● **EXERCISE DIRECTIONS**
Output exactly the lines from the first one down to the line containing "pivot_y = [22, 1153, 2094];", inclusive.

● **DATA SHOWN**
# # # # #

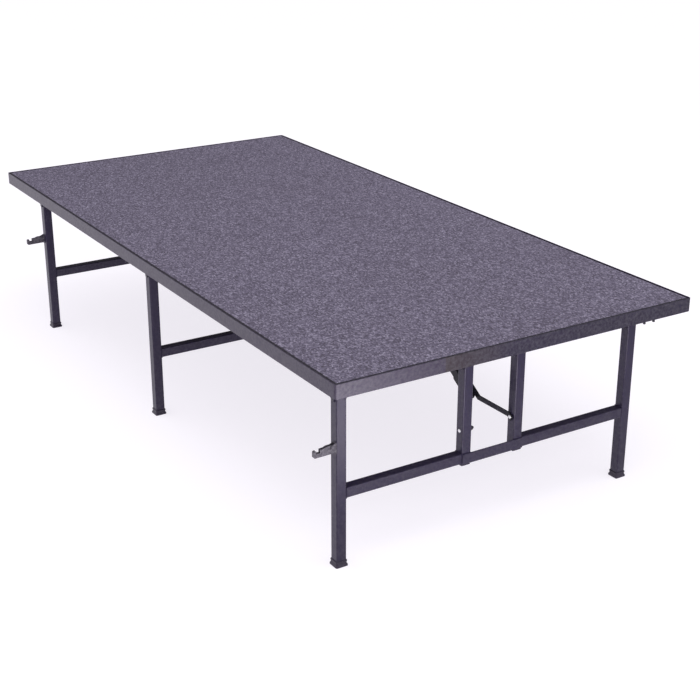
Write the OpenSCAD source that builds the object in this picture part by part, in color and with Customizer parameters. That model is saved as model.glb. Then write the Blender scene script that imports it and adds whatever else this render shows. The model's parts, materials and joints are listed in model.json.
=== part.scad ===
// Folding stage riser: a carpeted deck in a steel angle frame, on three leg
// frames that fold flat under it, each held open by a jointed brace.

/* [Deck] */
// Length of the short side of the deck
deck_w = 1219; // [1180:1:1260]
// Length of the long side of the deck
deck_l = 2438; // [2400:1:2480]
// Height of the top of the deck frame above the floor
deck_h = 530; // [515:1:560]
// Height of the outer face of the frame
rail_h = 41; // [38:1:44]
// Thickness of the steel that the frame is bent from
rail_t = 3; // [2.5:0.5:3]
// Reach of the inner shelf that carries the panel, from the outer face
shelf_reach = 36; // [34:1:40]
// Outer radius of the frame's upright corners
corner_r = 8; // [6:1:12]
// Thickness of the plywood panel
panel_t = 19; // [18:1:19]
// Thickness of the carpet with its backing
carpet_t = 6; // [5:0.5:6]
// Place of the butt joint in the front rail, from the left corner
seam_x = 338; // [300:1:370]

/* [Leg frames] */
// Outer width of the square tubes
tube = 30; // [29:0.25:30]
// Wall of the square tubes
wall = 2; // [1.5:0.5:2.5]
// Inset of the left legs from the deck's left face
leg_inset = 8; // [7.2:0.2:9]
// Left face of the right legs
leg_right_x = 985; // [960:1:990]
// Left face of the first short post
post_1_x = 406.5; // [400:0.5:412]
// Left face of the second short post
post_2_x = 583; // [576:0.5:588]
// Underside of the crossbars
bar_z = 200; // [195:1:205]
// Depth of the short posts below the crossbars
post_drop = 6; // [4:1:10]
// Pivot lines of the three leg frames, along the long side
pivot_y = [22, 1153, 2094];

/* [Braces] */
// Height of the bolts that hold the brace to the posts
brace_bolt_z = 295; // [292:1:298]
// Slope of the open brace
brace_slope = 32.4; // [32:0.1:34]
// Width of the brace channel
channel_w = 22; // [22:1:26]
// Height of the brace arms
arm_h = 16; // [12:1:16]
// Thickness of the brace arms
arm_t = 4; // [3:0.5:4]

/* [Side hooks] */
// Reach of a hook from the leg's face to its tip
hook_reach = 66; // [63:1:68]
// Underside of the hook arm
hook_z = 337; // [332:1:345]
// Width of the hook arm
hook_w = 9.6; // [9:0.2:9.6]

/* [Hidden] */

steel_black = [0.17, 0.16, 0.19];
steel_bare = [0.70, 0.70, 0.72];
carpet_grey = [0.38, 0.36, 0.42];
ply_black = [0.09, 0.08, 0.075];
plastic_black = [0.10, 0.10, 0.11];

$fn = 48;
eps = 1;
steps = 5;

// Heights of the deck's layers
panel_top = deck_h - carpet_t;
shelf_top = panel_top - panel_t;
shelf_z = shelf_top - rail_t;
rail_z = deck_h - rail_h;
panel_gap = 0.5;
carpet_gap = 2;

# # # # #

● **RESPONSE TO THIS EXERCISE**
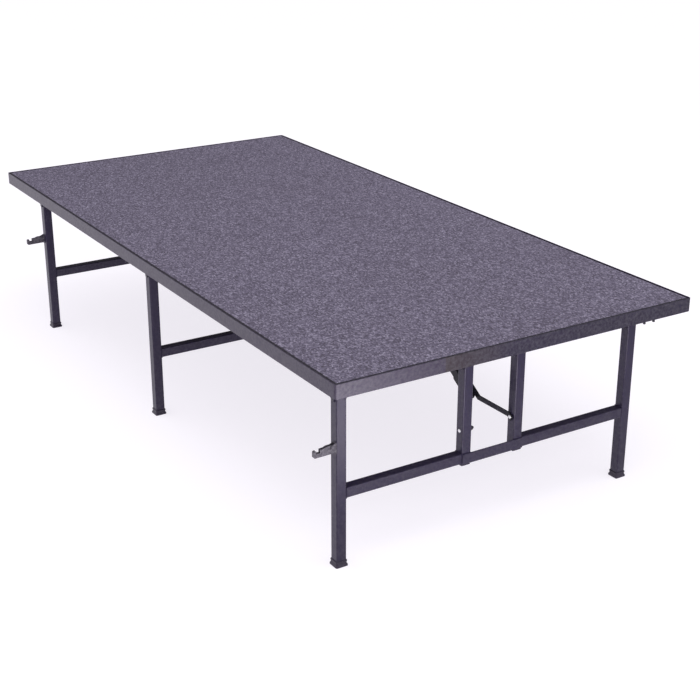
Write the OpenSCAD source that builds the object in this picture part by part, in color and with Customizer parameters. That model is saved as model.glb. Then write the Blender scene script that imports it and adds whatever else this render shows. The model's parts, materials and joints are listed in model.json.
=== part.scad ===
// Folding stage riser: a carpeted deck in a steel angle frame, on three leg
// frames that fold flat under it, each held open by a jointed brace.

/* [Deck] */
// Length of the short side of the deck
deck_w = 1219; // [1180:1:1260]
// Length of the long side of the deck
deck_l = 2438; // [2400:1:2480]
// Height of the top of the deck frame above the floor
deck_h = 530; // [515:1:560]
// Height of the outer face of the frame
rail_h = 41; // [38:1:44]
// Thickness of the steel that the frame is bent from
rail_t = 3; // [2.5:0.5:3]
// Reach of the inner shelf that carries the panel, from the outer face
shelf_reach = 36; // [34:1:40]
// Outer radius of the frame's upright corners
corner_r = 8; // [6:1:12]
// Thickness of the plywood panel
panel_t = 19; // [18:1:19]
// Thickness of the carpet with its backing
carpet_t = 6; // [5:0.5:6]
// Place of the butt joint in the front rail, from the left corner
seam_x = 338; // [300:1:370]

/* [Leg frames] */
// Outer width of the square tubes
tube = 30; // [29:0.25:30]
// Wall of the square tubes
wall = 2; // [1.5:0.5:2.5]
// Inset of the left legs from the deck's left face
leg_inset = 8; // [7.2:0.2:9]
// Left face of the right legs
leg_right_x = 985; // [960:1:990]
// Left face of the first short post
post_1_x = 406.5; // [400:0.5:412]
// Left face of the second short post
post_2_x = 583; // [576:0.5:588]
// Underside of the crossbars
bar_z = 200; // [195:1:205]
// Depth of the short posts below the crossbars
post_drop = 6; // [4:1:10]
// Pivot lines of the three leg frames, along the long side
pivot_y = [22, 1153, 2094];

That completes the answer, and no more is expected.